Saturday, May 3, 2008

Philip Richards (1842-1890 ?)

“Jack Harkaway”

Frank Leslie’s Illustrated Newspaper December 27, 1873 >

"Bracebridge Hemyng Esq., Barrister of the Inner Temple, London, is the author of the celebrated “Jack Harkaway” stories. Mr. Frank Leslie has for some time been negotiating with him to make his residence in this country, in order to continue his popular series for FRANK LESLIE’S BOYS’ AND GIRL’S WEEKLY, and to write exclusively for him. Mr. Hemyng finally accepted his tempting offer, and arrived by the steamer City of Brussels a few days since. It having been announced in the BOYS’ AND GIRL’S WEEKLY that Mr. Hemyng was expected to arrive, he received a very enthusiastic reception from his young admirers on his landing. About Mr. Hemyng we will have more to say in a future number. He is so well known through his stories that young people are anxious to hear from him."

Edwin Brett, London proprietor of the Boys’ of England, home to the original Jack Harkaway stories, was furious at the defection but continued the series under an author unknown to history. Unknown that is until copies of “Jack Harkaway Among the Brigands” and “Jack Harkaway and Son's Adventures Round the World” turned up at a booksellers with the written notation “by Philip Richards.”

Steve Holland has told that story in “Who wrote Jack Harkaway?” with another interesting snippet of information which I quote >

“Henry Richards, his father, was a printer. The family were living at 1 Exeter Change in 1851 at which time Henry's elder brothers Henry and Mark were also printers (the latter an apprentice). But what I find most interesting is in the 1861 census: Philip is then an 18-year-old clerk living at 33 Cranbourne Street with his widowed mother and, at the same address is another clerk, a 26-year-old named Charles H. Ross.”

Armed with this snippet of information I can add a little further bit to the biographical material hunted out by Steve.

Philip Richards (1842-1890 ?) was a contributor to the annual Christmas issues of "Bow Bells Annual" published by John Dicks. On Dec 13, 1868 he contributed a short tale called “Christmas in France.” Other contributors were Charles H. Ross, George Augustus Sala, and J. Redding Ware. Ware has been suggested as one of the authors connected to the penny dreadful side of the Newsagents Publishing Company although none of his titles are known. On Dec. 12 1869 Richards again contributed a short story to Bow Bells Annual.

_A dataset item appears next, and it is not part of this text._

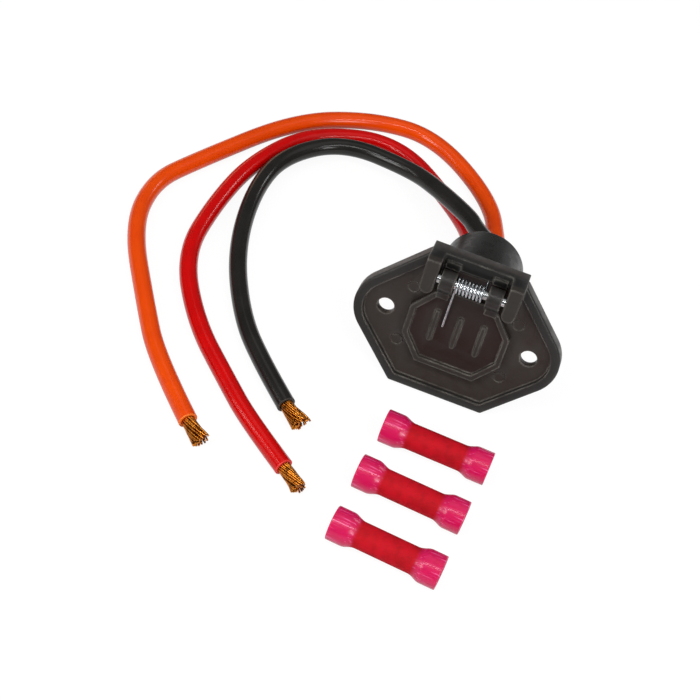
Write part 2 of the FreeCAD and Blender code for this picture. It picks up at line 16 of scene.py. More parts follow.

A. Lynes and Sons of Holywell-lane, Shoreditch, were well known tailors who published an attractive 112 page illustrated magazine consisting of short stories and fashion plates promoting their wares. The first I know of was from October 2 1870 published under the title "Smiles and Styles." This had stories by cartoonist Matt Morgan, Lascalles, Marston, Bracebridge Hemyng, Paul Bedford Junior, A. De Vere, Arthur Lynes, Linnaeus Banks, and Philip Richards ("Tum Tum’s Story”.) Artwork was contributed by Matt Morgan, Marie Duval and J. Buckley.

On February 25 1871 the Surrey theatre staged a sensational drama called “Ruth; or, a Poor Girl’s Life in London,” a joint composition between Charles Henry Ross and Philip Richards. The stage manager was E. T. Smith, and “Miss Marie Duval well enacts the role of Lord Fernfield. She makes a strikingly dapper and elegant young gentleman. Her assumption of the bearing of a lord of the creation, and her affectation of aristocratic ease and frigidity, are accomplished with great cleverness.” The play, like Ross’s previous drama “Clam” was received with ‘rapturous applause,’ and great reviews. The two authors had a decided hit on their hands.

I found a few more tit-bits, all from ads for Lynes “bi-yearly” magazines. On May 30, 1874 Richards supplied a story for “Folios and Fashions.” Sept 10, 1875 it was A. Lynes and Sons “Winter Book.” Richards offered a tale titled “Beaux and Arrows.” Finally, on November 10 ,1877 came “Attire and Attraction,” with original stories by E. L. Blanchard, Robert Reece, J. Redding Ware, Arthur Lynes and Philip Richards. A. Lynes and Sons had a new address at this time, 192, and 193 Shoreditch. All the writing talent was drawn from contributors to John Dick’s "Bow Bells" weekly story paper.

"Jack Harkaway and his Son's Adventures in Greece"was a continuation of the serial "Jack Harkaway among the Brigands" and can also probably be credited to Philip Richards.